Somit ist heute nach 785 Jahren zur Erfüllung  gekommen, worum der Konvent des Klosters Rupertsberg im Jahre 1227 den frisch gewählten Papst Gregor IX. bat, und worauf dieser im Januar 1228 wohlwollend antwortete: „Weil Gott aufgrund der Verdienste der Äbtissin des erwähnten Klosters, Hildegard heiligen Andenkens, bis jetzt viele Wunder gewirkt hat und noch zu wirken gedenkt, und weil sie, die außer dem Psalter keine Schriften kennengelernt hat, durch die Offenbarung des Heiligen Geistes viele Bücher verfasst hat, die es wert sind, der römischen Kirche (=der ganzen Kirche) zur Kenntnis gebracht zu werden, und weil wir, die wir von ihrem lobenswerten und heiligen Lebenswandel gehört haben, als wir, noch mit einem geringeren Amt betraut, zusammen mit dem Kardinalpresbyter der Titularkirche vom heiligen Kreuz, Leo guten Andenkens, auf einer Gesandtschaft in der Gegend von Alemannia waren (1207-1209), sollten wir jetzt auf Erden die erhöhen, die der Herr im Himmel geehrt hat, indem wir sie also kanonisieren und in das Verzeichnis der Heiligen hineinschreiben; auch sollten wir ihre Bücher zu uns bringen lassen, um ihnen solche Autorität zu verleihen, dass sie von allen gelesen werden.“

Übrigens eine schöne Parallele:
Ein Gottesmann aus fremdem Lande (Italien) weilt für einige Zeit im Rheinland (1207-1209), befasst sich zu dieser Zeit mit der Hl.

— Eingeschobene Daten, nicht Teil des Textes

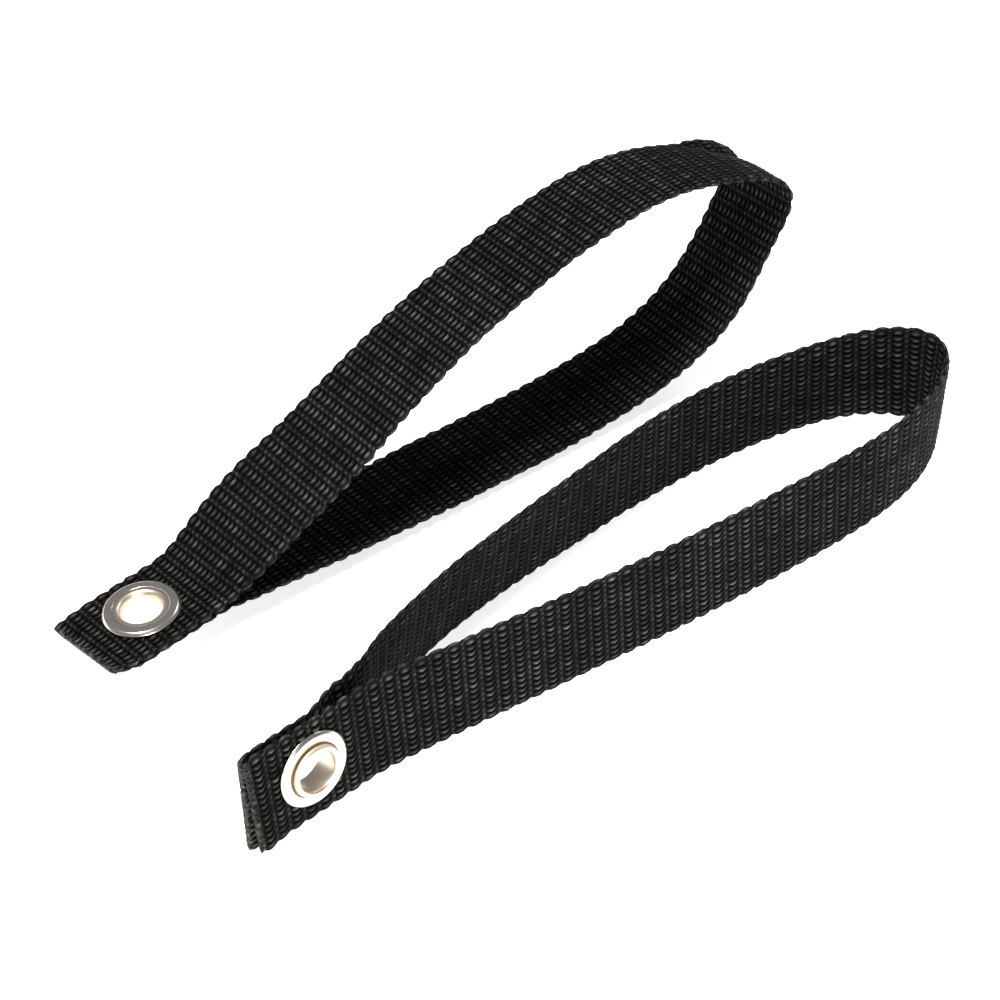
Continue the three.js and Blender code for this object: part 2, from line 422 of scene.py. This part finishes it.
def snap_rim(strap, grid, removed):
    """Moves the hole's rim points onto its circle, along the strip and across it."""
    touch = np.zeros((len(grid["at"]), COLUMNS), int)
    for i, k in ((0, 0), (0, 1), (1, 0), (1, 1)):
        touch[i:i + removed.shape[0], k:k + removed.shape[1]] += removed
    rim = (touch > 0) & (touch < 4)
    shift = np.zeros((len(grid["at"]), COLUMNS))
    v = grid["v"][:, :COLUMNS].copy()
    for centre in hole_centres(strap, grid):
        ds = grid["at"][:, None] - centre + np.zeros_like(v)
        dv = v - strap["eyelet_z"]
        near = rim & (np.hypot(ds, dv) < 3 * HOLE_RADIUS)
        pull = HOLE_RADIUS / np.maximum(np.hypot(ds, dv), 1e-6)
        shift = np.where(near, ds * (pull - 1), shift)
        v = np.where(near, strap["eyelet_z"] + dv * pull, v)
    back = slice(COLUMNS + EDGE_POINTS, 2 * COLUMNS + EDGE_POINTS)
    grid["v"][:, :COLUMNS] = v
    grid["v"][:, back] = v[:, ::-1]
    grid["shift"] = np.zeros_like(grid["v"])
    grid["shift"][:, :COLUMNS] = shift
    grid["shift"][:, back] = shift[:, ::-1]


def webbing_faces(sections, removed):
    """Quads of the strip's skin, its two cut ends and the walls of its holes."""
    back = COLUMNS + EDGE_POINTS
    ring = 2 * back
    index = np.arange(sections * ring).reshape(sections, ring)
    i, k = np.meshgrid(np.arange(sections - 1), np.arange(ring), indexing="ij")
    following = (k + 1) % ring
    quads = np.stack([index[i, k], index[i, following], index[i + 1, following], index[i + 1, k]], -1)
    keep = np.ones((sections - 1, ring), bool)
    keep[:, :COLUMNS - 1] = ~removed
    keep[:, back:back + COLUMNS - 1] = ~removed[:, ::-1]
    faces = quads[keep].tolist()
    partner = np.arange(back + COLUMNS - 1, back - 1, -1)
    for section, turn in ((0, 1), (sections - 1, -1)):
        faces += cap_faces(index[section], partner, turn)
    return faces + wall_faces(index, removed, partner)


def cap_faces(loop, partner, turn):
    """The faces of one cut end: a quad for each column, and one face at each selvedge."""
    faces = [[loop[k], loop[partner[k]], loop[partner[k + 1]], loop[k + 1]]
             for k in range(COLUMNS - 1)]
    last = 2 * COLUMNS + EDGE_POINTS - 1
    right = [loop[COLUMNS - 1 + j] for j in range(EDGE_POINTS + 2)]
    left = [loop[(last + j) % len(loop)] for j in range(EDGE_POINTS + 2)]
    faces += [right[::-1], left[::-1]]
    return [face[::turn] for face in faces]


def wall_faces(index, removed, partner):
    """One quad for each edge between a kept cell and a removed one."""
    faces = []
    rows, cols = removed.shape
    for i, k in zip(*np.nonzero(removed)):
        sides = (((i - 1, k), (i, k), (i, k + 1)), ((i + 1, k), (i + 1, k + 1), (i + 1, k)),
                 ((i, k - 1), (i + 1, k), (i, k)), ((i, k + 1), (i, k + 1), (i + 1, k + 1)))
        for other, a, b in sides:
            inside = 0 <= other[0] < rows and 0 <= other[1] < cols
            if inside and not removed[other]:
                faces.append([index[a[0], a[1]], index[b[0], b[1]],
                              index[b[0], partner[b[1]]], index[a[0], partner[a[1]]]])
    return faces


def lie_of_tab(strap, grid):
    """Small moves near the eyelet, where the two layers don't lie dead flat on each other."""
    at = grid["at"][:, None]
    near_end = np.minimum(at, grid["total"] - at)
    second = at > grid["total"] / 2
    loose = 1.0 - smooth(0.0, 9.0, near_end)
    across = grid["v"] / (WIDTH / 2)
    x = near_end + CUT_END_X
    from_eyelet = np.hypot(x - strap["eyelet_x"], grid["v"] - strap["eyelet_z"])
    clear = smooth(FLANGE_RADIUS, 13.0, from_eyelet)
    if strap["standing"]:
        return lie_of_flat_tab(second, loose, across, x, clear)
    return lie_of_upright_tab(second, loose, across, x, clear)


def lie_of_flat_tab(second, loose, across, x, clear):
    """The cut ends curl up together, and the under layer's near selvedge is tucked in."""
    move = np.zeros(across.shape + (3,))
    tuck = clear * smooth(0.2, 1.0, across) * (1.0 - smooth(2.0, 12.0, x))
    move[..., 0] = loose * np.where(second, 1.1, 0.0)
    move[..., 1] = loose * (1.1 * across + 0.5) * np.where(second, 1.05, 0.80)
    move[..., 2] = -tuck * second
    return move


def lie_of_upright_tab(second, loose, across, x, clear):
    """The cut ends part at the bottom, and the far layer opens a little before the hinge."""
    move = np.zeros(across.shape + (3,))
    lower = (1.0 - across) / 2
    opening = smooth(-11.0, 2.0, x) * (1.0 - smooth(3.0, 15.0, x)) * clear
    move[..., 0] = loose * lower * np.where(second, 0.0, -0.7)
    move[..., 1] = loose * np.where(second, -0.5 + 0.7 * across, 0.15 - 0.25 * across)
    move[..., 1] += np.where(second, 0.0, 3.3) * opening * (0.6 + 0.4 * across)
    move[..., 2] = loose * lower * np.where(second, 0.0, -1.0)
    return move


def crease(strap, grid):
    """Depth of the pinch where the upper loop turns back: one selvedge bulges over a valley."""
    if not strap["standing"]:
        return np.zeros_like(grid["v"])
    from_middle = (grid["at"][:, None] - CREASE_AT * grid["total"]) / CREASE_REACH
    along = np.exp(-from_middle ** 4)
    past_valley = grid["v"] + WIDTH / 2 - CREASE_WIDTH * along
    bulge = 1.0 - smooth(-5.0, 0.0, past_valley)
    valley = np.exp(-(past_valley / 2.8) ** 2)
    dip = np.exp(-((from_middle + 1.25) / 0.45) ** 2) * smooth(5.0, 12.0, -grid["v"])
    return along * (0.35 * bulge - 0.9 * valley) - 0.5 * dip


def build_webbing(strap, material, seed):
    """One strip as a single woven mesh, in its place."""
    rng = np.random.default_rng(seed)
    grid = webbing_grid(strap, rng)
    removed = cut_hole(strap, grid)
    snap_rim(strap, grid, removed)
    along = np.gradient(grid["middle"], axis=0)
    along /= np.linalg.norm(along, axis=1, keepdims=True)
    points = (grid["middle"][:, None]
              + along[:, None] * grid["shift"][..., None]
              + grid["across"][:, None] * grid["v"][..., None]
              + grid["face"][:, None] * (grid["offset"] - crease(strap, grid))[..., None])
    points += lie_of_tab(strap, grid)
    matrix = np.array(strap_matrix(strap))
    flat = points.reshape(-1, 3) @ matrix[:3, :3].T + matrix[:3, 3]
    faces = webbing_faces(len(grid["at"]), removed)
    kept = np.unique(np.concatenate([np.ravel(face) for face in faces]))
    renumber = np.zeros(len(flat), int)
    renumber[kept] = np.arange(len(kept))
    faces = [[int(renumber[corner]) for corner in face] for face in faces]
    piece = new_mesh(f"{strap['name']}_webbing", flat[kept], faces, material)
    paint_webbing(piece, grid, rng, kept)
    return piece


def new_mesh(name, points, faces, material):
    """A smooth-shaded piece with outward normals."""
    mesh = bpy.data.meshes.new(name)
    mesh.from_pydata([tuple(p) for p in points], [], faces)
    work = bmesh.new()
    work.from_mesh(mesh)
    bmesh.ops.recalc_face_normals(work, faces=work.faces)
    work.to_mesh(mesh)
    work.free()
    mesh.shade_smooth()
    mesh.materials.append(material)
    piece = bpy.data.objects.new(name, mesh)
    bpy.context.collection.objects.link(piece)
    return piece


def paint_webbing(piece, grid, rng, kept):
    """Stores the weave's relief, its place along and across, and a slow change of tone."""
    mesh = piece.data
    sections, ring = grid["v"].shape
    slow = np.interp(grid["at"], np.linspace(0, grid["total"], 60), rng.random(60))
    place = np.stack([np.broadcast_to(grid["at"][:, None], (sections, ring)), grid["v"]], -1)
    place = place.reshape(-1, 2)[kept]
    store(mesh, "relief", grid["relief"].ravel()[kept])
    store(mesh, "tone", np.repeat(slow, ring)[kept])
    corner = np.zeros(len(mesh.loops), np.int32)
    mesh.loops.foreach_get("vertex_index", corner)
    layer = mesh.uv_layers.new(name="weave")
    layer.data.foreach_set("uv", place[corner].astype(np.float32).ravel())


def store(mesh, name, values):
    attribute = mesh.attributes.new(name, "FLOAT", "POINT")
    attribute.data.foreach_set("value", np.asarray(values, np.float32))


# ---- eyelets -------------------------------------------------------------------------------------

def arc(r, h, radius, start, end, count):
    """Profile points round a centre at radius r and height h, between two angles in degrees."""
    angles = np.radians(np.linspace(start, end, count))
    return [(r + radius * math.cos(a), h + radius * math.sin(a)) for a in angles]


def eyelet_profile():
    """Flange, barrel and rolled end, as radius and height towards the flange side."""
    top = SEAT + 1.13
    profile = arc(8.72, SEAT + 0.30, 0.28, -90, 40, 7)
    profile += [(8.55, top - 0.24), (8.38, top - 0.05), (8.2, top), (7.4, top + 0.02), (6.7, top)]
    profile += arc(6.35, top - 1.35, 1.35, 84, 66, 4)
    profile += arc(5.9, top - 1.1, 1.1, 70, 180, 14)
    roll = -(SEAT + 1.25)
    profile += [(THROAT, 0.6), (THROAT, -0.6)]
    profile += arc(THROAT + 0.68, roll, 0.68, 180, 375, 22)
    profile += [(5.75, roll + 0.26), (5.35, roll + 0.12), (5.25, roll + 0.5)]
    profile += [(5.22, 0.0), (5.25, top - 1.2), (5.6, top - 0.62), (6.4, top - 0.40)]
    profile += [(8.2, top - 0.42)]
    return profile


def washer_profile():
    """Dished ring with a step down to the rolled end, as radius and height."""
    top = SEAT + 0.86
    profile = arc(8.75, SEAT + 0.22, 0.25, -90, 45, 6)
    profile += [(8.62, top - 0.28), (8.4, top - 0.1), (8.1, top - 0.01)]
    profile += [(7.4, top + 0.04), (6.7, top)]
    profile += [(6.48, top - 0.08), (6.34, top - 0.26), (6.26, top - 0.50), (5.5, top - 0.56)]
    profile += [(5.5, top - 0.80), (6.2, top - 0.76), (6.7, top - 0.40), (8.0, top - 0.36)]
    return [(r, -h) for r, h in profile][::-1]


def lathe(name, profile, strap, material, segments=160):
    """A closed ring turned about the eyelet's axis, with its worn places stored on it."""
    count = len(profile)
    angles = np.linspace(0, 2 * math.pi, segments, endpoint=False)
    r = np.array([p[0] for p in profile])
    h = np.array([p[1] for p in profile])
    x = strap["eyelet_x"] + r[None] * np.cos(angles)[:, None]
    z = strap["eyelet_z"] + r[None] * np.sin(angles)[:, None]
    y = np.broadcast_to(h, x.shape)
    matrix = np.array(strap_matrix(strap))
    points = np.stack([x, y, z], -1).reshape(-1, 3) @ matrix[:3, :3].T + matrix[:3, 3]
    faces = []
    for i in range(segments):
        j = (i + 1) % segments
        for k in range(count):
            m = (k + 1) % count
            faces.append([i * count + k, i * count + m, j * count + m, j * count + k])
    ring = new_mesh(name, points, faces, material)
    rolled_edge = np.exp(-((r - 6.1) / 0.22) ** 2) * (h < 0.0)
    throat = 1.0 - smooth(5.2, 6.6, r)
    worn = np.maximum(0.8 * rolled_edge, 0.28 * throat)
    store(ring.data, "worn", np.tile(worn, segments))
    return ring


# ---- stage ---------------------------------------------------------------------------------------

def make_floor():
    """A pale floor, lit a little from within so that its shadows stay faint."""
    bpy.ops.mesh.primitive_plane_add(size=12.0, location=(0, 0, -0.0002))
    floor = bpy.context.object
    floor.name = "floor"
    n = Nodes("floor")
    n.shader.inputs["Base Color"].default_value = (0.9, 0.9, 0.9, 1.0)
    n.shader.inputs["Roughness"].default_value = 0.9
    n.shader.inputs["Emission Color"].default_value = (1.0, 1.0, 1.0, 1.0)
    n.shader.inputs["Emission Strength"].default_value = 0.78
    floor.data.materials.append(n.material)


def area_light(name, location, size, power):
    data = bpy.data.lights.new(name, "AREA")
    data.shape = "DISK"
    data.size = size
    data.energy = power
    light = bpy.data.objects.new(name, data)
    light.location = location
    light.rotation_euler = (-Vector(location)).to_track_quat("-Z", "Y").to_euler()
    bpy.context.collection.objects.link(light)


def make_light():
    """Soft studio light: a key from above, a low front light and a weak one from behind."""
    scene = bpy.context.scene
    scene.view_settings.view_transform = "Standard"
    world = bpy.data.worlds.new("studio")
    world.use_nodes = True
    world.node_tree.nodes["Background"].inputs["Color"].default_value = (1.0, 1.0, 1.0, 1.0)
    world.node_tree.nodes["Background"].inputs["Strength"].default_value = 0.2
    scene.world = world
    area_light("key", (-0.55, 0.06, 1.25), 0.45, 19.0)
    area_light("front", (-0.70, -1.20, 0.42), 0.6, 14.0)
    area_light("back", (1.2, 0.1, 1.0), 0.6, 5.0)


# ---- assembly ------------------------------------------------------------------------------------


def build_strap(strap, seed, webbing, flange, washer):
    """One loop: its strip, its flange ring and its washer ring."""
    name = strap["name"]
    strip = build_webbing(strap, webbing, seed)
    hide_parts(f"{name}_tab_front", f"{name}_tab_back", f"{name}_loop")
    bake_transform(strip)
    ring = lathe(f"{name}_flange_ring", eyelet_profile(), strap, flange)
    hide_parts(f"{name}_eyelet")
    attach(ring, f"{name}_tab")
    under = lathe(f"{name}_washer_ring", washer_profile(), strap, washer)
    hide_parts(f"{name}_washer")
    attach(under, f"{name}_tab")


make_camera()
webbing = webbing_material()
flange = plated_material("flange_plate", (0.89, 0.82, 0.75), (0.80, 0.62, 0.40), 0.24)
washer = plated_material("washer_plate", (0.80, 0.76, 0.68), (0.78, 0.58, 0.36), 0.24)
for seed, strap in enumerate(STRAPS):
    build_strap(strap, seed, webbing, flange, washer)
make_floor()
make_light()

Hildegard, wird 20 Jahre später Papst und ist ihr so wohlgesonnen, dass er sie kanonisieren möchte: Papst Gregor IX. 1228.
Ein Gottesmann aus fremdem Lande (Bayern) weilt für einige Zeit im Rheinland (1959-1963), befasst sich zu dieser Zeit mit der Hl. Hildegard, wird 46 Jahre später Papst und ist ihr so wohlgesonnen, dass er sie kanonisiert: Papst Benedikt XVI. 2012.